The Australian Competition and Consumer Commission has kicked off a public inquiry into whether the domestic mobile terminating access service (MTAS) declaration should be extended, changed or revoked, or if the declaration needs replacing.

The MTAS is a wholesale service regulated by the ACCC that allows users on different mobile networks to make calls or send SMS to each other.

The inquiry aims to help the commission to determine whether the service should remain a “declared” or regulated service.

The ACCC said part of the decision would consider the increased use of ‘over-the-top’ services such as WhatsApp, Messenger or Skype, and the introduction of Voice over Long Term Evolution (VoLTE) and Voice over WiFi (VoWiFI) calling by all mobile networks.

“Increasingly, consumers are choosing over-the-top services to make calls and send messages,” ACCC commissioner Cristina Cifuentes said.

“These fall outside the MTAS service description and we are interested in knowing whether the ability of consumers to choose these ways of communicating means that declaration of the MTAS is no longer necessary.”

The Competition and Consumer Act of 2010 requires the ACCC to review the current MTAS declaration in the 18 months before it expires on 30 June 2019. Submissions will be accepted up to 14 September.

“Regulation of wholesale mobile termination has, in the past, helped to lower retail prices for mobile services for the benefit of consumers.

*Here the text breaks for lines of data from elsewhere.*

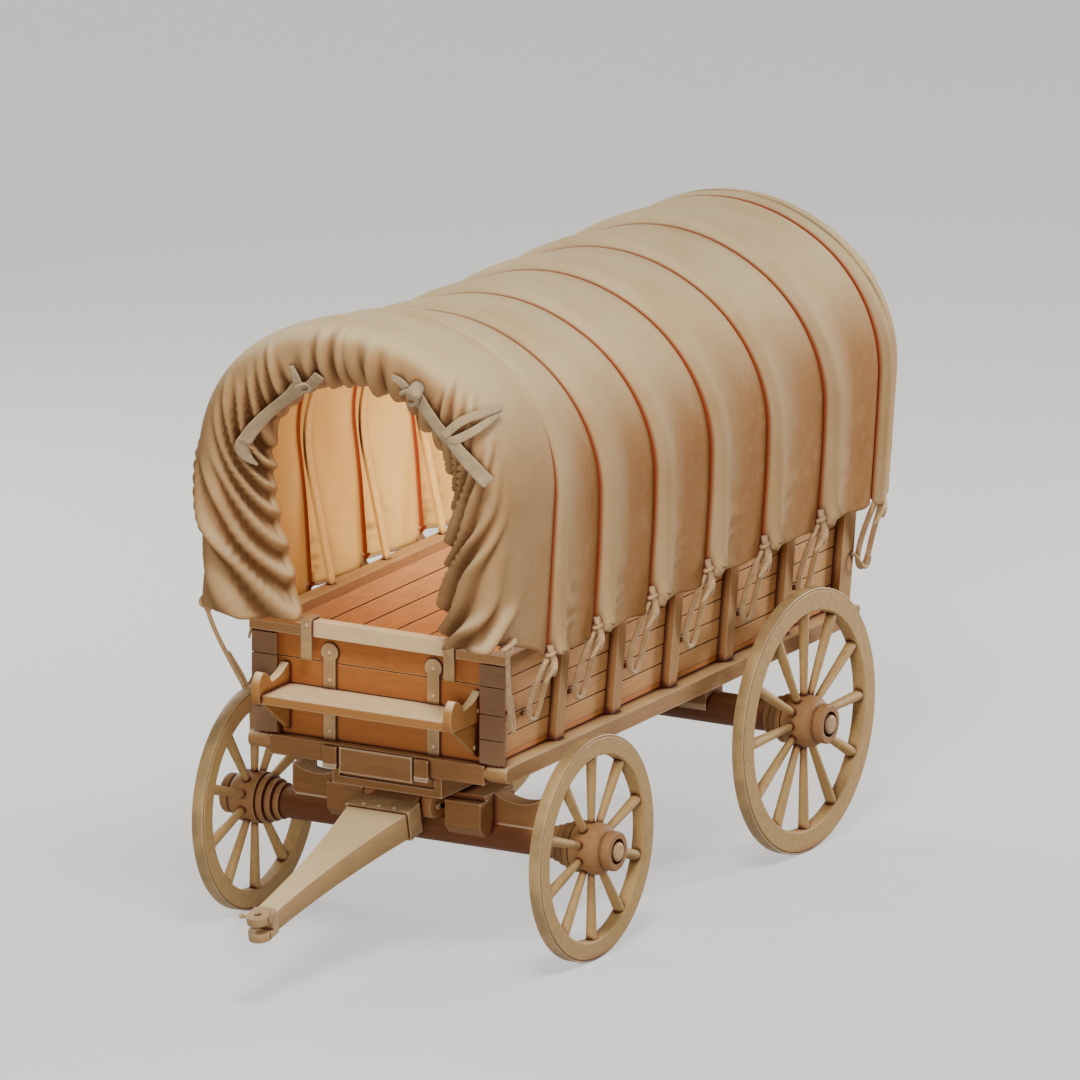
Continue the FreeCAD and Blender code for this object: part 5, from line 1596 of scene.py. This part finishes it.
# ---------------------------------------------------------------------------
# Stage
# ---------------------------------------------------------------------------
@dataclass
class Studio:
    """Pale floor and sky, soft lamps and the camera."""

    # The camera: the point it looks at, its angles in degrees, its distance and its lens.
    aim: Point = (-0.158, 0.5935, 1.622)
    azimuth: float = 29.77
    elevation: float = 15.16
    distance: float = 220.0
    lens: float = 1503.0
    clip_end: float = 500.0
    # The floor as the camera sees it, the pale tone behind it, and what it throws back on the wagon.
    floor_size: float = 120.0
    floor_seen: Colour = (0.40, 0.395, 0.385)
    pale: Colour = (0.80, 0.79, 0.77)
    glow: float = 0.78
    floor_bounce: Colour = (0.26, 0.24, 0.21)
    sky_colour: Colour = (1.0, 0.985, 0.96)
    sky_strength: float = 0.36
    # Soft lamps outside: name, place, size and power. All look at one point.
    outside: tuple = (("key_lamp", (3.4, -5.4, 10.8), 2.8, 980.0),
                      ("door_lamp", (4.4, -10.6, 3.2), 2.2, 560.0),
                      ("back_lamp", (5.2, 9.4, 3.2), 2.4, 900.0),
                      ("fill_lamp", (-8.4, 4.2, 5.2), 3.2, 620.0))
    lamp_aim: Point = (0, 0.2, 1.4)
    # The soft lamp under the canvas.
    inside_place: Point = (0.0, 0.35, 2.0)
    inside_radius: float = 0.35
    inside_power: float = 32.0

    def floor(self) -> None:
        """Lay a wide floor that looks pale and throws little light on the wagon."""
        deselect()
        bpy.ops.mesh.primitive_plane_add(size=self.floor_size, location=(0, 0, 0))
        ground = bpy.context.object
        ground.name = "studio_floor"
        tree = Nodes("studio_floor")
        tree.surface.inputs["Roughness"].default_value = 0.9
        rays = tree.add("ShaderNodeLightPath")
        seen = rays.outputs["Is Camera Ray"]
        for label in ("Is Glossy Ray", "Is Transmission Ray"):
            either = tree.add("ShaderNodeMath", operation="MAXIMUM")
            tree.wire(seen, either.inputs[0])
            tree.wire(rays.outputs[label], either.inputs[1])
            seen = either.outputs[0]
        tree.wire(tree.blend(seen, self.floor_bounce, self.floor_seen), tree.surface.inputs["Base Color"])
        tree.surface.inputs["Emission Color"].default_value = (*self.pale, 1.0)
        tree.wire(tree.span(seen, 0.0, 1.0, 0.0, self.glow), tree.surface.inputs["Emission Strength"])
        ground.data.materials.append(tree.material)

    def sky(self) -> None:
        """Light the wagon from an even sky, and show the camera a pale wall in its place."""
        world = bpy.data.worlds.new("studio_sky")
        world.use_nodes = True
        tree = world.node_tree
        sky = tree.nodes["Background"]
        sky.inputs["Color"].default_value = (*self.sky_colour, 1.0)
        sky.inputs["Strength"].default_value = self.sky_strength
        wall = tree.nodes.new("ShaderNodeBackground")
        wall.inputs["Color"].default_value = (*self.pale, 1.0)
        rays = tree.nodes.new("ShaderNodeLightPath")
        choice = tree.nodes.new("ShaderNodeMixShader")
        tree.links.new(rays.outputs["Is Camera Ray"], choice.inputs["Fac"])
        tree.links.new(sky.outputs["Background"], choice.inputs[1])
        tree.links.new(wall.outputs["Background"], choice.inputs[2])
        tree.links.new(choice.outputs["Shader"], tree.nodes["World Output"].inputs["Surface"])
        bpy.context.scene.world = world

    def lamps(self) -> None:
        """Hang four large soft lamps outside, and one soft lamp under the canvas."""
        for name, place, size, power in self.outside:
            lamp = bpy.data.lights.new(name, "AREA")
            lamp.energy = power
            lamp.size = size
            holder = add_object(name, lamp)
            way = Vector(self.lamp_aim) - Vector(place)
            holder.location = place
            holder.rotation_euler = way.to_track_quat("-Z", "Y").to_euler()
        inside = bpy.data.lights.new("inside_lamp", "POINT")
        inside.energy = self.inside_power
        inside.shadow_soft_size = self.inside_radius
        holder = add_object("inside_lamp", inside)
        holder.location = self.inside_place
        holder.visible_camera = False

    def camera(self) -> None:
        """Stand the camera far off at the viewing angle."""
        turn, tilt = math.radians(self.azimuth), math.radians(self.elevation)
        back = Vector((math.sin(turn) * math.cos(tilt), -math.cos(turn) * math.cos(tilt), math.sin(tilt)))
        view = bpy.data.cameras.new("camera")
        view.lens = self.lens
        view.clip_end = self.clip_end
        holder = add_object("camera", view)
        holder.location = Vector(self.aim) + back * self.distance
        holder.rotation_euler = (-back).to_track_quat("-Z", "Y").to_euler()
        bpy.context.scene.camera = holder


# ---------------------------------------------------------------------------
# Frame dressing
# ---------------------------------------------------------------------------
@dataclass
class FrameDress:
    """Finishes and softened edges for the frame's own pieces."""

    nodes: dict
    edge: float = 0.0035
    edge_angle: float = 38.0
    weld: float = 0.00002
    # Each finish and the words in a node's name that call for it. The first match holds.
    words: tuple = (
        ("worn_iron", ("drawbar_band", "drawbar_pin", "king_pin", "seat_bar_hooks", "axle_nuts", "plate",
                       "hitch", "strap", "hinges", "cleats")),
        ("side_plank", ("side_boards",)),
        ("end_plank", ("front_boards", "tailgate_boards")),
        ("floor_plank", ("floor_boards",)),
        ("post_timber", ("side_posts",)),
        ("cross_timber", ("front_axle_bed", "cross_sills", "front_bolster", "rear_bolster", "sand_board",
                          "axle_saddles")),
        ("pale_timber", ("seat_bar",)),
        ("foot_timber", ("footboard",)),
        ("drawbar_timber", ("drawbar",)),
        ("wheel_timber", ("_felloes", "_spokes")),
        ("hub_timber", ("_hub",)),
        ("axle_timber", ("front_axle", "rear_axle")),
        ("bow_timber", ("bows",)),
        ("tyre_iron", ("_tyre",)))

    def finish_for(self, name: str) -> str:
        """Return the name of the finish that a node takes.

        Args:
            name: of the node.

        Returns:
            The finish of the first match, or long timber for the rails, side sills, pole and hounds.
        """
        for finish, words in self.words:
            if any(word in name for word in words):
                return finish
        return "long_timber"

    def dress(self, finishes: dict[str, bpy.types.Material]) -> None:
        """Give each piece of the frame its finish and a small round on its edges.

        Args:
            finishes: the materials by name.
        """
        for name, piece in self.nodes.items():
            finish = finishes[self.finish_for(name)]
            if not piece.material_slots:
                piece.data.materials.append(finish)
            for holder in piece.material_slots:
                holder.material = finish
            weld = piece.modifiers.new("weld", "WELD")
            weld.merge_threshold = self.weld
            bevel = piece.modifiers.new("edge", "BEVEL")
            bevel.width = self.edge
            bevel.segments = 2
            bevel.limit_method = "ANGLE"
            bevel.angle_limit = math.radians(self.edge_angle)
            bevel.harden_normals = False


def finishes() -> dict[str, bpy.types.Material]:
    """Build every finish of the wagon, by name.

    Returns:
        The materials, by the name of the finish.
    """
    made = [
        WoodFinish("side_plank", linear(204, 150, 92), pale=linear(222, 182, 130), line=0.012, side_shade=0.0),
        # Painted shade: the front boards are a darker copy of the side boards' timber, for the shade on the
        # wagon's front.
        WoodFinish("end_plank", linear(162, 98, 44), grain=Grain.ACROSS, pale=linear(214, 166, 112),
                   line=0.020, side_shade=0.0),
        # Painted light: the floor boards are painted brighter against the shade under the canvas.
        WoodFinish("floor_plank", linear(226, 146, 70), pale=linear(226, 160, 90), line=0.008, side_shade=0.0),
        WoodFinish("post_timber", linear(194, 152, 100), grain=Grain.UPRIGHT, line=0.042, side_shade=0.4),
        # Painted shade: the cladding on the post fronts is painted darker, for the shade on the wagon's
        # front.
        WoodFinish("clad_timber", linear(134, 92, 52), grain=Grain.ACROSS, line=0.016, worn_highlight=0.12),
        WoodFinish("long_timber", linear(202, 168, 118)),
        WoodFinish("cross_timber", linear(172, 134, 88), grain=Grain.ACROSS),
        WoodFinish("pale_timber", linear(240, 210, 162), grain=Grain.ACROSS, side_shade=0.3),
        WoodFinish("foot_timber", linear(236, 206, 156), grain=Grain.ACROSS, side_shade=1.0),
        WoodFinish("drawbar_timber", linear(208, 180, 132), side_shade=0.6),
        WoodFinish("wheel_timber", linear(178, 142, 90), grain=Grain.EVEN, line=0.042, side_shade=0.0),
        WoodFinish("hub_timber", linear(150, 108, 66), grain=Grain.ACROSS, line=0.034, side_shade=0.0),
        WoodFinish("axle_timber", linear(128, 82, 46), grain=Grain.ACROSS),
        WoodFinish("bow_timber", linear(240, 192, 104), grain=Grain.EVEN, pale=linear(240, 194, 110),
                   side_shade=0.0),
        IronFinish("worn_iron", linear(188, 150, 102)),
        IronFinish("tyre_iron", linear(178, 144, 94)),
        # The canvas: its flank colour is painted shade on the sides, its inner colour painted light through
        # the cloth, and its fold, crease and deep colours painted shade.
        ClothFinish("canvas", body=linear(210, 186, 142), flank=linear(156, 110, 60),
                    lit_lining=linear(246, 204, 116), dusty=linear(232, 208, 168), fold=linear(98, 58, 28),
                    crease=linear(150, 54, 16), deep=linear(70, 26, 10)),
        StrapFinish("strap_webbing", linear(186, 160, 120), linear(92, 48, 28)),
        StrapFinish("tie_rope", linear(208, 172, 122), linear(128, 56, 26)),
    ]
    return {finish.name: finish.make() for finish in made}


def rivet_lines() -> dict[str, list[tuple]]:
    """List where the rivet heads stand.

    Returns:
        By piece, for each head its node, the start of the line that finds it and its direction.
    """
    back, down = (0, 1, 0), (0, 0, -1)
    wagon, bar, gate = [], [], []
    for side in (-1, 1):
        for height in (1.075, 1.330, 1.468):
            wagon.append(("front_strap_irons", (side * 0.290, -2.0, height), back))
        for height in (1.110, 1.300):
            wagon.append(("footboard_brackets", (side * 1.0, -1.262, height), (-side, 0, 0)))
        wagon.append(("seat_bar_hooks", (side * 0.396, -2.0, 1.600), back))
        for height in (1.110, 1.290, 1.450):
            gate.append(("tailgate_straps", (side * 0.370, 3.0, height), (0, -1, 0)))
    for x in (-0.085, 0.0, 0.085):
        bar.append(("drawbar_band", (x, -1.255, 1.5), down))
    return {"wagon_rivets": wagon, "drawbar_rivets": bar, "tailgate_rivets": gate}


def put(piece: bpy.types.Object, body: str, finish: bpy.types.Material) -> None:
    """Give a piece its finish and its body, and report it.

    Args:
        piece: the finished piece.
        body: the body it rides on.
        finish: its material.
    """
    piece.data.materials.clear()
    piece.data.materials.append(finish)
    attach(piece, body)
    LOG.info("%s: %d triangles", piece.name, sum(len(face.vertices) - 2 for face in piece.data.polygons))


def main() -> None:
    """Build the wagon's looks in order and report each piece."""
    logging.basicConfig(level=logging.INFO, format="%(message)s")
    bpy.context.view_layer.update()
    studio = Studio()
    studio.camera()
    studio.floor()
    studio.sky()
    studio.lamps()
    materials = finishes()
    FrameDress(frame["nodes"]).dress(materials)
    top = CanvasTop()
    sheet = top.build()
    put(sheet, "wagon", materials["canvas"])
    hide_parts("canvas_cover")
    put(DrawStraps(top).build(), "wagon", materials["strap_webbing"])
    put(SideTies(top).build(), "wagon", materials["tie_rope"])
    for name, piece in EndTies().build().items():
        iron = name == "corner_hooks"
        put(piece, "wagon", materials["worn_iron" if iron else "tie_rope"])
    for name, piece in FrontTrim().build().items():
        put(piece, "wagon", materials["clad_timber" if "post" in name else "cross_timber"])
    rivets = Rivets(frame["nodes"])
    for (name, lines), body in zip(rivet_lines().items(), ("wagon", "drawbar", "tailgate")):
        put(rivets.build(name, lines), body, materials["worn_iron"])


if __name__ == "__main__":
    main()
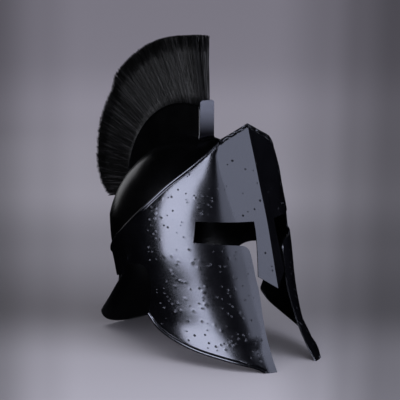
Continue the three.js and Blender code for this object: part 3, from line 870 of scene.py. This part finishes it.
def steelMaterial(name, wear, look):
    material, nodes, links, shader = newMaterial(name)
    shader.inputs["Metallic"].default_value = look["metallic"]
    shader.inputs["IOR"].default_value = look["ior"]
    shader.inputs["Specular Tint"].default_value = (*look["sheen"], 1)
    use = nodes.new("ShaderNodeGroup")
    use.node_tree = wear
    colour = nodes.new("ShaderNodeMix")
    colour.data_type = "RGBA"
    colour.inputs[6].default_value = (*look["dark"], 1)
    colour.inputs[7].default_value = (*look["light"], 1)
    if "footShade" in look:
        # painted shade: darker towards its foot, where the plate meets the bowl
        place, apart = nodes.new("ShaderNodeTexCoord"), nodes.new("ShaderNodeSeparateXYZ")
        footShade = nodes.new("ShaderNodeMapRange")
        footShade.inputs["From Min"].default_value, footShade.inputs["From Max"].default_value = look["footShade"]
        links.new(place.outputs["Object"], apart.inputs[0])
        links.new(apart.outputs["Z"], footShade.inputs["Value"])
        links.new(footShade.outputs["Result"], colour.inputs["Factor"])
    else:
        links.new(use.outputs["Smear"], colour.inputs["Factor"])
    links.new(colour.outputs[2], shader.inputs["Base Color"])
    rough = nodes.new("ShaderNodeMapRange")
    rough.inputs["From Min"].default_value = 0.3
    rough.inputs["From Max"].default_value = 0.7
    rough.inputs["To Min"].default_value = look["roughness"][0]
    rough.inputs["To Max"].default_value = look["roughness"][1]
    links.new(use.outputs["Smear"], rough.inputs["Value"])
    links.new(rough.outputs["Result"], shader.inputs["Roughness"])
    fine = addNode(nodes, "ShaderNodeBump", Strength=look["grain"], Distance=0.0002)
    soft = addNode(nodes, "ShaderNodeBump", Strength=look["ripple"], Distance=0.001)
    links.new(use.outputs["Specks"], fine.inputs["Height"])
    links.new(use.outputs["Ripple"], soft.inputs["Height"])
    links.new(soft.outputs["Normal"], fine.inputs["Normal"])
    links.new(fine.outputs["Normal"], shader.inputs["Normal"])
    return material


def hairMaterial():
    material, nodes, links, shader = newMaterial("blackHair")
    tone = nodes.new("ShaderNodeAttribute")
    tone.attribute_name = "tone"
    ramp = nodes.new("ShaderNodeValToRGB")
    ramp.color_ramp.elements[0].color = (0.002, 0.002, 0.0025, 1)
    ramp.color_ramp.elements[0].position = 0.68
    ramp.color_ramp.elements[1].color = (0.085, 0.085, 0.09, 1)
    links.new(tone.outputs["Fac"], ramp.inputs["Fac"])
    links.new(ramp.outputs["Color"], shader.inputs["Base Color"])
    shader.inputs["Roughness"].default_value = 0.42
    shader.inputs["Specular IOR Level"].default_value = 0.2
    return material


def coreMaterial():
    material, nodes, links, shader = newMaterial("hairShade")
    streak = addNode(nodes, "ShaderNodeTexNoise", Scale=700.0, Detail=2.0)
    place = nodes.new("ShaderNodeTexCoord")
    links.new(place.outputs["Object"], streak.inputs["Vector"])
    ramp = nodes.new("ShaderNodeValToRGB")
    ramp.color_ramp.elements[0].color = (0.002, 0.002, 0.002, 1)
    ramp.color_ramp.elements[1].color = (0.005, 0.005, 0.0055, 1)
    links.new(streak.outputs["Fac"], ramp.inputs["Fac"])
    links.new(ramp.outputs["Color"], shader.inputs["Base Color"])
    shader.inputs["Roughness"].default_value = 0.9
    shader.inputs["Specular IOR Level"].default_value = 0.05
    return material


# Making
wear = makeWearGroup()
plateSteel = steelMaterial("gunmetalPlate", wear, {
    "dark": (0.0012, 0.0012, 0.0018), "light": (0.0032, 0.0032, 0.0046),
    "metallic": 0.0, "roughness": (0.18, 0.25),
    "ior": 1.6, "sheen": (0.80, 0.83, 1.0), "grain": 0.10, "ripple": 0.05})
bowlSteel = steelMaterial("blackBowl", wear, {
    "dark": (0.0006, 0.0006, 0.0008), "light": (0.0014, 0.0014, 0.0018),
    "metallic": 0.0, "roughness": (0.20, 0.27),
    "ior": 1.45, "sheen": (0.9, 0.92, 1.0), "grain": 0.04, "ripple": 0.03})
guardSteel = steelMaterial("satinGuard", wear, {
    "dark": (0.002, 0.002, 0.0025), "light": (0.006, 0.006, 0.007),
    "metallic": 0.0, "roughness": (0.33, 0.45),
    "ior": 1.5, "sheen": (0.9, 0.92, 1.0), "grain": 0.08, "ripple": 0.05})
# the crest plate's colour carries painted shade, darker towards its foot
crestSteel = steelMaterial("greyCrestPlate", wear, {
    "dark": (0.008, 0.008, 0.011), "light": (0.15, 0.157, 0.20),
    "metallic": 1.0, "roughness": (0.3, 0.45), "footShade": (0.245, 0.272),
    "ior": 1.5, "sheen": (1, 1, 1), "grain": 0.15, "ripple": 0.05})
makeFacePlate(plateSteel)
makeSkull(bowlSteel)
makeNeckGuard(guardSteel)
makeCrestHolder(bowlSteel)
makeCrestFrontPlate(crestSteel)
makePlumeCore(coreMaterial())
makeHair(hairMaterial())

# Floor, light and camera
studio = {
    "floorHalf": 40.0, "below": 0.0001, "tint": (1, 0.975, 1.07),
    "facing": (0.6665, 0.7455, 0), "beside": (0.7455, -0.6665, 0),
    # painted light and shade on the pale floor: how pale it is painted by how far back it is, with a
    # painted shaded band just behind the helmet, and the painted light's falloff to either side
    "back": [(-0.3, 0.6), (-0.12, 0.56), (0.13, 0.28), (0.5, 0.37), (1.05, 0.55), (2.9, 0.78),
             (5, 0.72)],
    "aside": [(-0.16, 0.5), (-0.12, 0.85), (-0.09, 1.0), (0.055, 1.0), (0.1, 0.75), (0.123, 0.55),
              (0.15, 0.4)],
    "standOff": 1.5,
    "world": (0.32, 0.31, 0.345),
}
cameraSet = {
    "lens": 117, "sensor": 36, "shiftUp": -0.052, "middle": (0, -0.011, 0.19),
    "azimuth": -41.8, "distance": 1.5, "height": 0.4269,
}


def makeFloor():
    bm = bmesh.new()
    bmesh.ops.create_grid(bm, x_segments=1, y_segments=1, size=studio["floorHalf"])
    bmesh.ops.translate(bm, verts=bm.verts, vec=(0, 0, cadBounds[0].z - studio["below"]))
    mesh = bpy.data.meshes.new("floor")
    bm.to_mesh(mesh)
    bm.free()
    floor = bpy.data.objects.new("floor", mesh)
    bpy.context.scene.collection.objects.link(floor)
    material, nodes, links, shader = newMaterial("paleFloorWithPaintedLight")
    place = nodes.new("ShaderNodeTexCoord")

    def along(direction):
        dot = nodes.new("ShaderNodeVectorMath")
        dot.operation = "DOT_PRODUCT"
        dot.inputs[1].default_value = direction
        links.new(place.outputs["Object"], dot.inputs[0])
        return dot.outputs["Value"]

    def shades(value, table, tint):
        first, last = table[0][0], table[-1][0]
        reach, ramp = nodes.new("ShaderNodeMapRange"), nodes.new("ShaderNodeValToRGB")
        reach.inputs["From Min"].default_value = first
        reach.inputs["From Max"].default_value = last
        links.new(value, reach.inputs["Value"])
        links.new(reach.outputs["Result"], ramp.inputs["Fac"])
        ramp.color_ramp.interpolation = "EASE"
        stops = ramp.color_ramp.elements
        while len(stops) < len(table):
            stops.new(0.5)
        for stop, (at, pale) in zip(stops, table):
            stop.position = (at - first) / (last - first)
            stop.color = (*(pale * c for c in tint), 1)
        return ramp.outputs["Color"]

    def combine(operation, a, b):
        sums = nodes.new("ShaderNodeMath")
        sums.operation = operation
        for socket, value in zip(sums.inputs, (a, b)):
            if isinstance(value, float):
                socket.default_value = value
            else:
                links.new(value, socket)
        return sums.outputs[0]

    # painted light and shade: the floor's colour is the back table times the aside table, a painted
    # pool of light with a darker band behind the helmet and darker sides
    back = along(studio["facing"])
    depth = combine("ADD", combine("MAXIMUM", back, studio["back"][0][0]), studio["standOff"])
    aside = combine("DIVIDE", along(studio["beside"]), depth)
    mix = nodes.new("ShaderNodeMix")
    mix.data_type, mix.blend_type = "RGBA", "MULTIPLY"
    mix.inputs["Factor"].default_value = 1
    links.new(shades(back, studio["back"], studio["tint"]), mix.inputs[6])
    links.new(shades(aside, studio["aside"], (1, 1, 1)), mix.inputs[7])
    links.new(mix.outputs[2], shader.inputs["Base Color"])
    shader.inputs["Roughness"].default_value = 0.6
    shader.inputs["Specular IOR Level"].default_value = 0.2
    mesh.materials.append(material)
    floor.visible_glossy = False  # the paint mirrors the softboxes alone


def aimAt(obj, target):
    obj.rotation_euler = (Vector(target) - obj.location).to_track_quat("-Z", "Y").to_euler()


def softbox(name, azimuth, height, distance, width, tall, power, colour=(1, 1, 1)):
    # a rectangular light; azimuth 0 is in front of the face and 90 on the wearer's left
    data = bpy.data.lights.new(name, "AREA")
    data.shape = "RECTANGLE"
    data.size, data.size_y = width, tall
    data.energy = power
    data.color = colour
    light = bpy.data.objects.new(name, data)
    bpy.context.scene.collection.objects.link(light)
    a = math.radians(azimuth)
    light.location = (distance * math.sin(a), -distance * math.cos(a), height)
    aimAt(light, (0, -0.02, 0.17))
    return light


def makeCamera():
    data = bpy.data.cameras.new("camera")
    s = cameraSet
    data.lens = s["lens"]
    data.sensor_width = s["sensor"]
    data.shift_y = s["shiftUp"]
    camera = bpy.data.objects.new("camera", data)
    bpy.context.scene.collection.objects.link(camera)
    middle = Vector(s["middle"])
    a, away = math.radians(s["azimuth"]), s["distance"]
    offset = Vector((away * math.sin(a), -away * math.cos(a), s["height"] - s["middle"][2]))
    camera.location = middle + offset
    aimAt(camera, middle)
    bpy.context.scene.camera = camera


makeFloor()
softbox("frontSoftbox", 14, 0.85, 1.7, 1.15, 1.5, 15.5, (0.86, 0.89, 1.0))
softbox("cheekSoftbox", -17, 0.65, 1.75, 0.88, 1.2, 7.0, (0.86, 0.89, 1.0))
softbox("sideSoftbox", -86, 0.42, 1.6, 1.0, 1.3, 45, (0.9, 0.92, 1.0)).visible_diffuse = False
softbox("rightSoftbox", 42, 0.25, 1.8, 0.5, 0.7, 2.2, (0.9, 0.92, 1.0))
softbox("backSoftbox", 172, 0.5, 1.9, 0.7, 0.7, 1.1, (0.95, 0.96, 1.0))
softbox("floorSoftbox", -150, 2.4, 0.6, 1.6, 1.6, 14).visible_glossy = False
world = bpy.data.worlds.new("studio")
bpy.context.scene.world = world
world.use_nodes = True
world.node_tree.nodes["Background"].inputs["Color"].default_value = (*studio["world"], 1)
world.node_tree.nodes["Background"].inputs["Strength"].default_value = 1
world.cycles_visibility.glossy = False
bpy.context.scene.view_settings.view_transform = "Standard"
makeCamera()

This inquiry will consider whether continued regulation is needed to deliver this result,” Cifuentes added.

“Given the pace of technological change in mobile networks, the ACCC will seek to determine whether the service description remains fit-for-purpose and accurate. We also intend to test what effect the declaration of SMS services in 2014 has had on relevant markets, in particular its impact on consumers.”